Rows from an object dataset

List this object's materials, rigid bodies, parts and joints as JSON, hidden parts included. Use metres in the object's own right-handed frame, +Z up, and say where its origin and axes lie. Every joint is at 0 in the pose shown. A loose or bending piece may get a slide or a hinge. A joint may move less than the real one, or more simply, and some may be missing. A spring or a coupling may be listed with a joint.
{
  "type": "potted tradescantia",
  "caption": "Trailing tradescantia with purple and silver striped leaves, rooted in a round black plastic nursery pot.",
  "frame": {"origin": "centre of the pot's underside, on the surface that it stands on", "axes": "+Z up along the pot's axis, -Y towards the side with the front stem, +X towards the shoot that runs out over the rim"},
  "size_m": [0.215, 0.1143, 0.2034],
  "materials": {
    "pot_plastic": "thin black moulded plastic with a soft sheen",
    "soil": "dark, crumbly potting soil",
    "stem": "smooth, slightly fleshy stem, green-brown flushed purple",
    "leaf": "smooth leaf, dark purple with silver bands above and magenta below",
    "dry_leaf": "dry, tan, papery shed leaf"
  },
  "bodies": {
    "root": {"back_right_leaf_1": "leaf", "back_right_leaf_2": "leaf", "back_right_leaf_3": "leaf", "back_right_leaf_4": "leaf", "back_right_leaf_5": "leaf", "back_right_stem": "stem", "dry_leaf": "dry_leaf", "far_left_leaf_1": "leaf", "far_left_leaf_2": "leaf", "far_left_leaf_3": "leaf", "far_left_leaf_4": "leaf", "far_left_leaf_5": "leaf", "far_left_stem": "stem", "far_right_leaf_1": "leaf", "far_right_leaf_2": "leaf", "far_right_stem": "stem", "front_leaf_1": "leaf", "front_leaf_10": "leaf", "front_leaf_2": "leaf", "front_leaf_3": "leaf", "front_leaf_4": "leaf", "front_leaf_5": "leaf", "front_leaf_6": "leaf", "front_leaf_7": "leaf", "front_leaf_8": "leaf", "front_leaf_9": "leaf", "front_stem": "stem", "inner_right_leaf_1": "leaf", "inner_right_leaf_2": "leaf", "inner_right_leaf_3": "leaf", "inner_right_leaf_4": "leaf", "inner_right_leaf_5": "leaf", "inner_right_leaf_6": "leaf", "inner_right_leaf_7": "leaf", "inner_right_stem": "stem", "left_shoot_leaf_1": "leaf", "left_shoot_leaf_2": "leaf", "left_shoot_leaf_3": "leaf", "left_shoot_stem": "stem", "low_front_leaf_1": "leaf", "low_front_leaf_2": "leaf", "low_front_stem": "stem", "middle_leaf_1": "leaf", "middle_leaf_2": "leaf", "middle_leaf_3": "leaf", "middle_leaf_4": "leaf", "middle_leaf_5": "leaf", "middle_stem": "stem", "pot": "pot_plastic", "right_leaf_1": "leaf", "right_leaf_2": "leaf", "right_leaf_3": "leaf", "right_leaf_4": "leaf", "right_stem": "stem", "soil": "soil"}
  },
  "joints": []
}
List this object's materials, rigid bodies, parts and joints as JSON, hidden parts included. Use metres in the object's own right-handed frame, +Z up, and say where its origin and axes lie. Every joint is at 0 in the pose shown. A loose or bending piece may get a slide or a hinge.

* * *

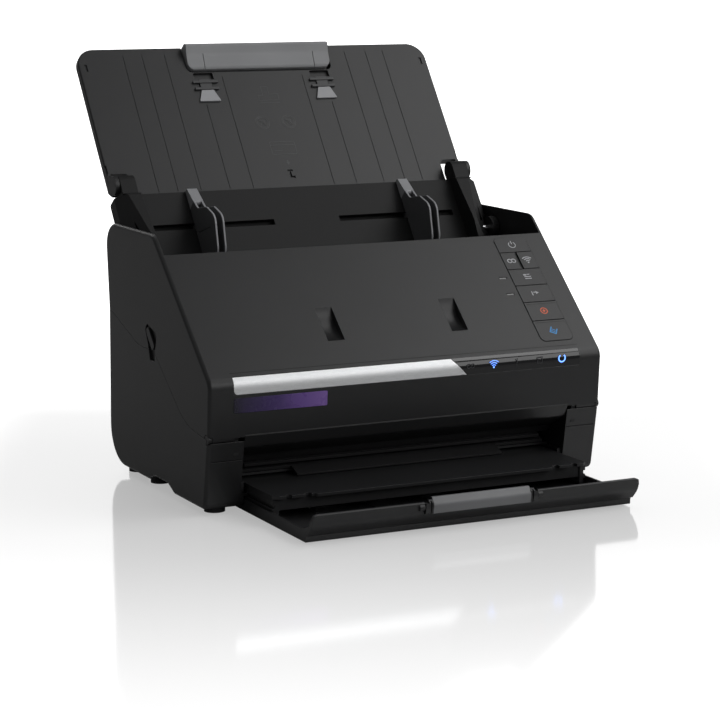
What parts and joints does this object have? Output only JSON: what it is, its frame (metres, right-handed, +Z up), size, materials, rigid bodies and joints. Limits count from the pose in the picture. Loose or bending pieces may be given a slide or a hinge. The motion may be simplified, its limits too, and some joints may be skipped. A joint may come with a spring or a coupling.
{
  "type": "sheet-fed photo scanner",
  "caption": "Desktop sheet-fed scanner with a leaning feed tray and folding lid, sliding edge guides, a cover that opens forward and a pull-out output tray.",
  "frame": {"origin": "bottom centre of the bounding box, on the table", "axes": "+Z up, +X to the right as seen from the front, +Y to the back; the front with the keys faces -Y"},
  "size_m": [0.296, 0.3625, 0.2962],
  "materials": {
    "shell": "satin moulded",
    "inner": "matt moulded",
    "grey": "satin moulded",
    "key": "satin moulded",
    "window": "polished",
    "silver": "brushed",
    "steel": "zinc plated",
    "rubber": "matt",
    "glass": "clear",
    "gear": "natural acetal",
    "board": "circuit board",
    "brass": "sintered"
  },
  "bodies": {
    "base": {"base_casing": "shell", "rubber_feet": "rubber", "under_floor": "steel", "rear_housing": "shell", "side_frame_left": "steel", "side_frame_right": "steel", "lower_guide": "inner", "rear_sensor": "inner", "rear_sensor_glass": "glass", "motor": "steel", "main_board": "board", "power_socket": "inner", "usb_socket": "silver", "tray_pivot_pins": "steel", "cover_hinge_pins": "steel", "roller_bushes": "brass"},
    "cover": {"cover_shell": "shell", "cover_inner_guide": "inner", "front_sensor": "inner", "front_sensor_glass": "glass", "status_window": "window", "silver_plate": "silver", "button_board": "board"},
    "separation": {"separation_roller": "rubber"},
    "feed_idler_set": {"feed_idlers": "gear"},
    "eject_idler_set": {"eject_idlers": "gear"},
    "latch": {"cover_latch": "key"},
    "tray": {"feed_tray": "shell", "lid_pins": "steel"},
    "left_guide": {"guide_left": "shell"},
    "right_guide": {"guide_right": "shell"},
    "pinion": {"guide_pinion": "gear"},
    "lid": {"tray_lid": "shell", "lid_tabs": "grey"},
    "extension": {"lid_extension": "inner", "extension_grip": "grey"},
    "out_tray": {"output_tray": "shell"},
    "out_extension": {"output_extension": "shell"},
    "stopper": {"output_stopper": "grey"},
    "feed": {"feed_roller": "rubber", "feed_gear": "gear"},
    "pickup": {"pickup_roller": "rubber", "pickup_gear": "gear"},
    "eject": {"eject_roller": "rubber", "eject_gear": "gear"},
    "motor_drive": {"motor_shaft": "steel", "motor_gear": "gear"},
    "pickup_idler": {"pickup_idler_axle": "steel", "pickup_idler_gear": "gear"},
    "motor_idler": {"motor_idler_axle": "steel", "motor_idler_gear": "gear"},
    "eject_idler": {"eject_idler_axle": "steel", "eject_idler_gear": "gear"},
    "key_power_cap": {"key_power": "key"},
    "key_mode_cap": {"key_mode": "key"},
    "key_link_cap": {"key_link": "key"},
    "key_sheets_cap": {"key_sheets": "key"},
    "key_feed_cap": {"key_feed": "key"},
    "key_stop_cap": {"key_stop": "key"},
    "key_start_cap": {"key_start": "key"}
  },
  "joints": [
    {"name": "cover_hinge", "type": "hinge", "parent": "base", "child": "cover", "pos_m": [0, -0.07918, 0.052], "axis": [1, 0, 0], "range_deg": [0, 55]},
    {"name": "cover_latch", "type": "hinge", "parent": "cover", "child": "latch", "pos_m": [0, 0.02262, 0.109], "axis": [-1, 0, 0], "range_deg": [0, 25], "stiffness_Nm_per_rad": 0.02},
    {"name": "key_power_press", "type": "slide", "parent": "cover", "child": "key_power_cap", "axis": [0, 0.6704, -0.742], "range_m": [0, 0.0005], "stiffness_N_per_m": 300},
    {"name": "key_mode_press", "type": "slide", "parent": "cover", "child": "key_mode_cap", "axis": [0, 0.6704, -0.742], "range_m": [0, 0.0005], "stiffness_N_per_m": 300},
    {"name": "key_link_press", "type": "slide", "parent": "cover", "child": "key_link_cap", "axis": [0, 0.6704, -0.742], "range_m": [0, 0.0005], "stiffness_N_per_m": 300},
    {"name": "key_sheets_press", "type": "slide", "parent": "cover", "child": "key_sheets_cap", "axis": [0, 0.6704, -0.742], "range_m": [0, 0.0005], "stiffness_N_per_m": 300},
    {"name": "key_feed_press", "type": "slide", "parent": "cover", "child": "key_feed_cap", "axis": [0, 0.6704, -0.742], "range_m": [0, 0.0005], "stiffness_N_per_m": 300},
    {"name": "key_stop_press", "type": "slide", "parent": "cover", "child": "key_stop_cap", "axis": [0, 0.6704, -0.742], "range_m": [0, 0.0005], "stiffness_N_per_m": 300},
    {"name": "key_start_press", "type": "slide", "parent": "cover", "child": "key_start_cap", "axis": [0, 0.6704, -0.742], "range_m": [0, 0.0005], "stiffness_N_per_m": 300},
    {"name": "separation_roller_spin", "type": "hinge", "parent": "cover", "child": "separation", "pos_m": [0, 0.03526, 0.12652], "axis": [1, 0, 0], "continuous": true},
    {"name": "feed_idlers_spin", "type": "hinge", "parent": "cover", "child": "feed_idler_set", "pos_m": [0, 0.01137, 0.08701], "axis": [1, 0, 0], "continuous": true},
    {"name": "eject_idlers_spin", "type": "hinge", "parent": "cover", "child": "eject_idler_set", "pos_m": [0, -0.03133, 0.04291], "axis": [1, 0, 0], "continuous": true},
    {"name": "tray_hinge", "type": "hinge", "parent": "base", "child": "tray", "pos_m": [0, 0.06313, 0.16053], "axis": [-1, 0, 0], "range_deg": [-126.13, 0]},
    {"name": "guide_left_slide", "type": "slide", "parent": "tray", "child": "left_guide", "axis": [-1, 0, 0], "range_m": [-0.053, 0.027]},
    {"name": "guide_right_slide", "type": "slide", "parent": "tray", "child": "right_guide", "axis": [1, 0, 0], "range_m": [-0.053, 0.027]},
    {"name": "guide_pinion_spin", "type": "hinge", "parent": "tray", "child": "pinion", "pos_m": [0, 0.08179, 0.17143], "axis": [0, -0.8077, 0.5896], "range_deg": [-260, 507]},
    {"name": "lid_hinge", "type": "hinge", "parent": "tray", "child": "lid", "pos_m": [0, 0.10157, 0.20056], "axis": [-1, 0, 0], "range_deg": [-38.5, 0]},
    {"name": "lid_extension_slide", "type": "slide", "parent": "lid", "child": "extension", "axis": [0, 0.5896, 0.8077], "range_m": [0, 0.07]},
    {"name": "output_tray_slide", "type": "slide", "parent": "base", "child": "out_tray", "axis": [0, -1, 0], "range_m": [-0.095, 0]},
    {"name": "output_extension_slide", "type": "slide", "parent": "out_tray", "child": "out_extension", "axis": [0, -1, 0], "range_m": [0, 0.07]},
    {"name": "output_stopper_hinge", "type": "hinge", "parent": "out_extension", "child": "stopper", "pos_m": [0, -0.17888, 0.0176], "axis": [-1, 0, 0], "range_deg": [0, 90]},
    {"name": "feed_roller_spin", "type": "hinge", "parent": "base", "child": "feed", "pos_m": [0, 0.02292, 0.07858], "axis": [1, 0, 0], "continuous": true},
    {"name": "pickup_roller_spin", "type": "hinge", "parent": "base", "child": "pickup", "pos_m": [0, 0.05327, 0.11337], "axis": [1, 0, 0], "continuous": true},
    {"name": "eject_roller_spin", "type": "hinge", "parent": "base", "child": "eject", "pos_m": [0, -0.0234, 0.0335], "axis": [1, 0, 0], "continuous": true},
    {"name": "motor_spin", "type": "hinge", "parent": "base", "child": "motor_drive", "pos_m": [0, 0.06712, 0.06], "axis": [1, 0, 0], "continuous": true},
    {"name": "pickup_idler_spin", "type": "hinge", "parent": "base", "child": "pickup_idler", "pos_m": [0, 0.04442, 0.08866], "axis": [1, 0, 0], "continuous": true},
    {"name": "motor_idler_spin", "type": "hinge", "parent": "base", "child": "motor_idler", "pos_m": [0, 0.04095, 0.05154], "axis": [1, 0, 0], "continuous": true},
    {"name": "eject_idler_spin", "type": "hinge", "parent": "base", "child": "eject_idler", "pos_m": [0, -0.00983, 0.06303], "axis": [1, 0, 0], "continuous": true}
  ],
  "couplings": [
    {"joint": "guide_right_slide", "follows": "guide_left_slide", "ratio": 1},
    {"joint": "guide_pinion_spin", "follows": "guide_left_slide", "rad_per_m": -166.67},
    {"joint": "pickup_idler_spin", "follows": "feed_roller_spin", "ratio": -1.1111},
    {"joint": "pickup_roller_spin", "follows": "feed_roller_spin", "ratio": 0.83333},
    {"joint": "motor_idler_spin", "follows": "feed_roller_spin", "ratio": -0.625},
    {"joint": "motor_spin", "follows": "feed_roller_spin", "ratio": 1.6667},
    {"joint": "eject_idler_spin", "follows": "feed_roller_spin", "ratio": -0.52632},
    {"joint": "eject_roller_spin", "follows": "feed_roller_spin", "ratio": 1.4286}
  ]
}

(Your task): Find the lines above that contain the word "origin" and collect them.

(Written solution):
List this object's materials, rigid bodies, parts and joints as JSON, hidden parts included. Use metres in the object's own right-handed frame, +Z up, and say where its origin and axes lie. Every joint is at 0 in the pose shown. A loose or bending piece may get a slide or a hinge. A joint may move less than the real one, or more simply, and some may be missing. A spring or a coupling may be listed with a joint.
  "frame": {"origin": "centre of the pot's underside, on the surface that it stands on", "axes": "+Z up along the pot's axis, -Y towards the side with the front stem, +X towards the shoot that runs out over the rim"},
List this object's materials, rigid bodies, parts and joints as JSON, hidden parts included. Use metres in the object's own right-handed frame, +Z up, and say where its origin and axes lie. Every joint is at 0 in the pose shown. A loose or bending piece may get a slide or a hinge.
  "frame": {"origin": "bottom centre of the bounding box, on the table", "axes": "+Z up, +X to the right as seen from the front, +Y to the back; the front with the keys faces -Y"},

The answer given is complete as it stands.